- **What you should do**
Every entry here needs to be repeated exactly.

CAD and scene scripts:
*****

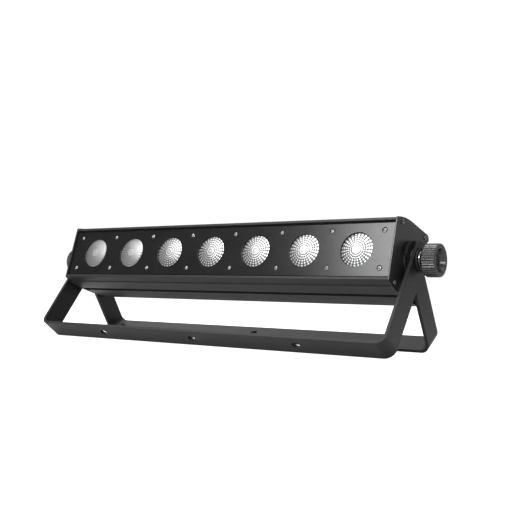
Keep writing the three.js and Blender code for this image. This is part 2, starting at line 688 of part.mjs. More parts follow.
piece(housing, "housing_extrusion", "extrusion", housingExtrusion());
piece(housing, "front_panel", "panel", frontPanel());
piece(housing, "led_board", "board", ledBoard());
piece(housing, "power_supply", "can", powerSupply());
piece(housing, "driver_board", "green", driverBoard());
piece(housing, "control_plate", "panel", controlPlate());
piece(housing, "display_window", "display", displayWindow());
for (const place of buttonPlaces()) {
  piece(housing, place.name, "rubber", pushButton(place));
}
for (const socket of SOCKETS) {
  piece(housing, socket.name, "plastic", panelSocket(socket));
}
lensCentres().forEach((x, i) => {
  piece(housing, `lens_${i + 1}`, "lens", lens()).position.x = x;
});
for (const { name, x, up } of panelScrewPlaces()) {
  const seat = -PANEL_FACE + COUNTERBORE.depth - GAP;
  piece(housing, name, "screw", crossScrew(PANEL_SCREW)).position.set(x, seat, up);
}
for (const [sideName, side] of Object.entries(SIDES)) {
  piece(housing, `end_plate_${sideName}`, "paint", endPlate(side));
  for (const { name, ahead, up } of PLATE_SCREWS) {
    const screw = piece(housing, `plate_screw_${sideName}_${name}`, "screw", crossScrew(PLATE_SCREW));
    screw.rotation.z = (side * Math.PI) / 2;
    screw.position.set(side * (PLATE_OUTER + GAP), -ahead, up);
  }
  piece(pivot, `fibre_washer_${sideName}`, "plastic", facing(side, fibreWasher()));
  piece(pivot, `outer_washer_${sideName}`, "plastic", facing(side, outerWasher()));
  piece(pivot, `steel_washer_${sideName}`, "steel", facing(side, steelWasher()));
  piece(pivot, `pivot_bolt_${sideName}`, "steel", facing(side, pivotBolt()));
  piece(pivot, `knob_${sideName}`, "plastic", facing(side, knob()));
}
piece(pivot, "front_bracket", "paint", bracket(FRONT)).rotation.x = -FRONT.lean;
piece(pivot, "rear_bracket", "paint", bracket(REAR)).rotation.x = REAR.lean;

export default batten;
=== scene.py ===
"""LED strip batten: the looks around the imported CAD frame.

Places are in the row frame, in metres: +X along the batten, +Z up, the lenses look towards -Y. Each piece
is drawn in millimetres in its own axes and then put in its place, which is worked out from the frame.
"""
import json
import math

import bmesh
import bpy
from mathutils import Matrix, Vector


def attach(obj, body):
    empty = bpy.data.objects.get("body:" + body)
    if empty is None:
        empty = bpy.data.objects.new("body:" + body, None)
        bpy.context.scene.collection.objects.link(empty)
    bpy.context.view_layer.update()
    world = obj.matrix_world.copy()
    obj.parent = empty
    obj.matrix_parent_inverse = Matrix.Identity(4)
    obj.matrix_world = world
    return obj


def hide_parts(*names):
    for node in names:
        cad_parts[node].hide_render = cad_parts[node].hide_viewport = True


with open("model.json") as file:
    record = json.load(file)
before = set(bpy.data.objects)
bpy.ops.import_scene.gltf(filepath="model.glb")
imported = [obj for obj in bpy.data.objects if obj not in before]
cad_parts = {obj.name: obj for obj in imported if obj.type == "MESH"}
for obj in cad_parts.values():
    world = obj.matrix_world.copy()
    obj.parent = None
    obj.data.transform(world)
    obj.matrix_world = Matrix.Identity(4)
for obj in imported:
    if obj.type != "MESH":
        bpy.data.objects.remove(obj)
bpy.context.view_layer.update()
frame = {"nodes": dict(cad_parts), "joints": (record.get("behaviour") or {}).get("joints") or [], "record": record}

MM = 0.001
SIDES = {"left": -1, "right": 1}
NODES = frame["nodes"]
JOINTS = {joint["name"]: joint for joint in frame["joints"]}

# ---- axes ----------------------------------------------------------------------------------------

PIVOT = Vector(JOINTS["front_bracket_swing"]["pos_m"])
ALONG = Vector((1, 0, 0))
AHEAD = Vector(JOINTS["menu_button_press"]["axis"])  # the way the lenses look
UP = AHEAD.cross(ALONG)
HIGH = Vector((0, 0, 1))


def axes(x_axis, y_axis, z_axis, origin=PIVOT):
    """A matrix that takes a piece's own axes to these, with its origin there."""
    turn = Matrix((x_axis, y_axis, z_axis)).transposed().to_4x4()
    return Matrix.Translation(origin) @ turn


FRONT = axes(ALONG, UP, AHEAD)  # local Z is out of the lens panel
BACK = axes(-ALONG, UP, -AHEAD)  # local Z is out of the back
# Local Z is out of the end plate in END, with Y up the plate, and in STACK, with Y straight up.
END = {name: axes(-AHEAD * side, UP, ALONG * side) for name, side in SIDES.items()}
STACK = {name: axes(Vector((0, side, 0)), HIGH, ALONG * side) for name, side in SIDES.items()}


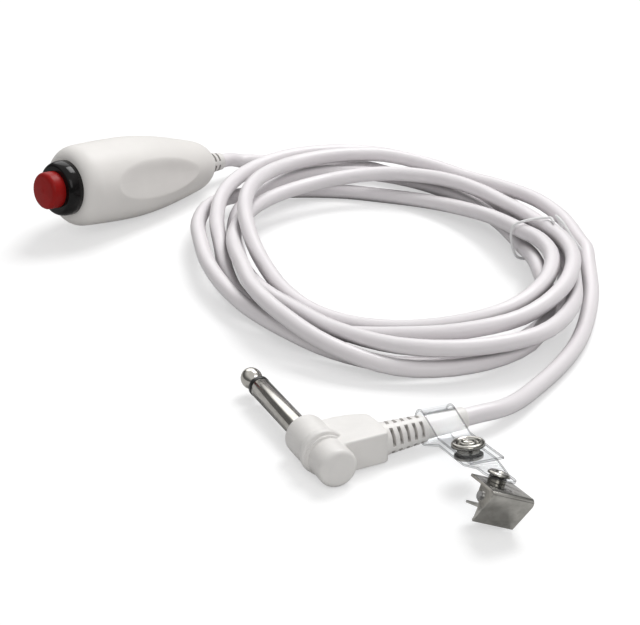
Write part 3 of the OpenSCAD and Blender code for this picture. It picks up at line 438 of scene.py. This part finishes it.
def sweep_group(name):
    """Geometry Nodes: a round tube along a line, with closed ends and its own finish."""
    group = bpy.data.node_groups.new(name, "GeometryNodeTree")
    face = group.interface
    face.new_socket("Line", in_out="INPUT", socket_type="NodeSocketGeometry")
    radius = face.new_socket("Radius", in_out="INPUT", socket_type="NodeSocketFloat")
    sides = face.new_socket("Sides", in_out="INPUT", socket_type="NodeSocketInt")
    finish = face.new_socket("Finish", in_out="INPUT", socket_type="NodeSocketMaterial")
    face.new_socket("Tube", in_out="OUTPUT", socket_type="NodeSocketGeometry")
    nodes, links = group.nodes, group.links
    start = nodes.new("NodeGroupInput")
    end = nodes.new("NodeGroupOutput")
    ring = nodes.new("GeometryNodeCurvePrimitiveCircle")
    sweep = nodes.new("GeometryNodeCurveToMesh")
    smooth = nodes.new("GeometryNodeSetShadeSmooth")
    realize = nodes.new("GeometryNodeRealizeInstances")
    paint = nodes.new("GeometryNodeSetMaterial")
    sweep.inputs["Fill Caps"].default_value = True
    links.new(start.outputs["Radius"], ring.inputs["Radius"])
    links.new(start.outputs["Sides"], ring.inputs["Resolution"])
    links.new(start.outputs["Line"], sweep.inputs["Curve"])
    links.new(ring.outputs["Curve"], sweep.inputs["Profile Curve"])
    links.new(sweep.outputs["Mesh"], smooth.inputs["Geometry"])
    links.new(smooth.outputs["Geometry"], realize.inputs["Geometry"])
    links.new(realize.outputs["Geometry"], paint.inputs["Geometry"])
    links.new(start.outputs["Finish"], paint.inputs["Material"])
    links.new(paint.outputs["Geometry"], end.inputs["Tube"])
    return group, radius.identifier, sides.identifier, finish.identifier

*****

- **Exercise solution**
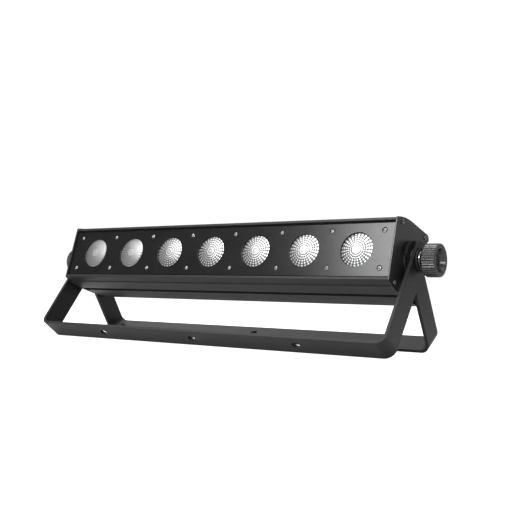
Keep writing the three.js and Blender code for this image. This is part 2, starting at line 688 of part.mjs. More parts follow.
piece(housing, "housing_extrusion", "extrusion", housingExtrusion());
piece(housing, "front_panel", "panel", frontPanel());
piece(housing, "led_board", "board", ledBoard());
piece(housing, "power_supply", "can", powerSupply());
piece(housing, "driver_board", "green", driverBoard());
piece(housing, "control_plate", "panel", controlPlate());
piece(housing, "display_window", "display", displayWindow());
for (const place of buttonPlaces()) {
  piece(housing, place.name, "rubber", pushButton(place));
}
for (const socket of SOCKETS) {
  piece(housing, socket.name, "plastic", panelSocket(socket));
}
lensCentres().forEach((x, i) => {
  piece(housing, `lens_${i + 1}`, "lens", lens()).position.x = x;
});
for (const { name, x, up } of panelScrewPlaces()) {
  const seat = -PANEL_FACE + COUNTERBORE.depth - GAP;
  piece(housing, name, "screw", crossScrew(PANEL_SCREW)).position.set(x, seat, up);
}
for (const [sideName, side] of Object.entries(SIDES)) {
  piece(housing, `end_plate_${sideName}`, "paint", endPlate(side));
  for (const { name, ahead, up } of PLATE_SCREWS) {
    const screw = piece(housing, `plate_screw_${sideName}_${name}`, "screw", crossScrew(PLATE_SCREW));
    screw.rotation.z = (side * Math.PI) / 2;
    screw.position.set(side * (PLATE_OUTER + GAP), -ahead, up);
  }
  piece(pivot, `fibre_washer_${sideName}`, "plastic", facing(side, fibreWasher()));
  piece(pivot, `outer_washer_${sideName}`, "plastic", facing(side, outerWasher()));
  piece(pivot, `steel_washer_${sideName}`, "steel", facing(side, steelWasher()));
  piece(pivot, `pivot_bolt_${sideName}`, "steel", facing(side, pivotBolt()));
  piece(pivot, `knob_${sideName}`, "plastic", facing(side, knob()));
}
piece(pivot, "front_bracket", "paint", bracket(FRONT)).rotation.x = -FRONT.lean;
piece(pivot, "rear_bracket", "paint", bracket(REAR)).rotation.x = REAR.lean;

export default batten;
=== scene.py ===
"""LED strip batten: the looks around the imported CAD frame.

Places are in the row frame, in metres: +X along the batten, +Z up, the lenses look towards -Y. Each piece
is drawn in millimetres in its own axes and then put in its place, which is worked out from the frame.
"""
import json
import math

import bmesh
import bpy
from mathutils import Matrix, Vector


def attach(obj, body):
    empty = bpy.data.objects.get("body:" + body)
    if empty is None:
        empty = bpy.data.objects.new("body:" + body, None)
        bpy.context.scene.collection.objects.link(empty)
    bpy.context.view_layer.update()
    world = obj.matrix_world.copy()
    obj.parent = empty
    obj.matrix_parent_inverse = Matrix.Identity(4)
    obj.matrix_world = world
    return obj


def hide_parts(*names):
    for node in names:
        cad_parts[node].hide_render = cad_parts[node].hide_viewport = True


with open("model.json") as file:
    record = json.load(file)
before = set(bpy.data.objects)
bpy.ops.import_scene.gltf(filepath="model.glb")
imported = [obj for obj in bpy.data.objects if obj not in before]
cad_parts = {obj.name: obj for obj in imported if obj.type == "MESH"}
for obj in cad_parts.values():
    world = obj.matrix_world.copy()
    obj.parent = None
    obj.data.transform(world)
    obj.matrix_world = Matrix.Identity(4)
for obj in imported:
    if obj.type != "MESH":
        bpy.data.objects.remove(obj)
bpy.context.view_layer.update()
frame = {"nodes": dict(cad_parts), "joints": (record.get("behaviour") or {}).get("joints") or [], "record": record}

MM = 0.001
SIDES = {"left": -1, "right": 1}
NODES = frame["nodes"]
JOINTS = {joint["name"]: joint for joint in frame["joints"]}

# ---- axes ----------------------------------------------------------------------------------------

PIVOT = Vector(JOINTS["front_bracket_swing"]["pos_m"])
ALONG = Vector((1, 0, 0))
AHEAD = Vector(JOINTS["menu_button_press"]["axis"])  # the way the lenses look
UP = AHEAD.cross(ALONG)
HIGH = Vector((0, 0, 1))


def axes(x_axis, y_axis, z_axis, origin=PIVOT):
    """A matrix that takes a piece's own axes to these, with its origin there."""
    turn = Matrix((x_axis, y_axis, z_axis)).transposed().to_4x4()
    return Matrix.Translation(origin) @ turn


FRONT = axes(ALONG, UP, AHEAD)  # local Z is out of the lens panel
BACK = axes(-ALONG, UP, -AHEAD)  # local Z is out of the back
# Local Z is out of the end plate in END, with Y up the plate, and in STACK, with Y straight up.
END = {name: axes(-AHEAD * side, UP, ALONG * side) for name, side in SIDES.items()}
STACK = {name: axes(Vector((0, side, 0)), HIGH, ALONG * side) for name, side in SIDES.items()}


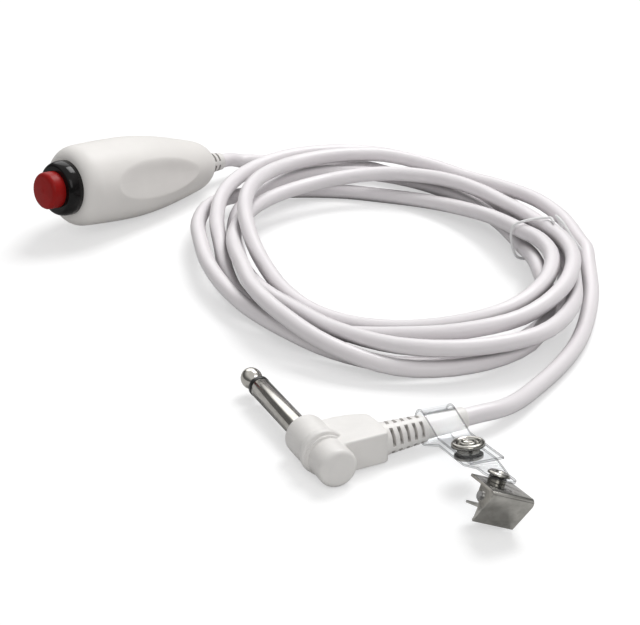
Write part 3 of the OpenSCAD and Blender code for this picture. It picks up at line 438 of scene.py. This part finishes it.
def sweep_group(name):
    """Geometry Nodes: a round tube along a line, with closed ends and its own finish."""
    group = bpy.data.node_groups.new(name, "GeometryNodeTree")
    face = group.interface
    face.new_socket("Line", in_out="INPUT", socket_type="NodeSocketGeometry")
    radius = face.new_socket("Radius", in_out="INPUT", socket_type="NodeSocketFloat")
    sides = face.new_socket("Sides", in_out="INPUT", socket_type="NodeSocketInt")
    finish = face.new_socket("Finish", in_out="INPUT", socket_type="NodeSocketMaterial")
    face.new_socket("Tube", in_out="OUTPUT", socket_type="NodeSocketGeometry")
    nodes, links = group.nodes, group.links
    start = nodes.new("NodeGroupInput")
    end = nodes.new("NodeGroupOutput")
    ring = nodes.new("GeometryNodeCurvePrimitiveCircle")
    sweep = nodes.new("GeometryNodeCurveToMesh")
    smooth = nodes.new("GeometryNodeSetShadeSmooth")
    realize = nodes.new("GeometryNodeRealizeInstances")
    paint = nodes.new("GeometryNodeSetMaterial")
    sweep.inputs["Fill Caps"].default_value = True
    links.new(start.outputs["Radius"], ring.inputs["Radius"])
    links.new(start.outputs["Sides"], ring.inputs["Resolution"])
    links.new(start.outputs["Line"], sweep.inputs["Curve"])
    links.new(ring.outputs["Curve"], sweep.inputs["Profile Curve"])
    links.new(sweep.outputs["Mesh"], smooth.inputs["Geometry"])
    links.new(smooth.outputs["Geometry"], realize.inputs["Geometry"])
    links.new(realize.outputs["Geometry"], paint.inputs["Geometry"])
    links.new(start.outputs["Finish"], paint.inputs["Material"])
    links.new(paint.outputs["Geometry"], end.inputs["Tube"])
    return group, radius.identifier, sides.identifier, finish.identifier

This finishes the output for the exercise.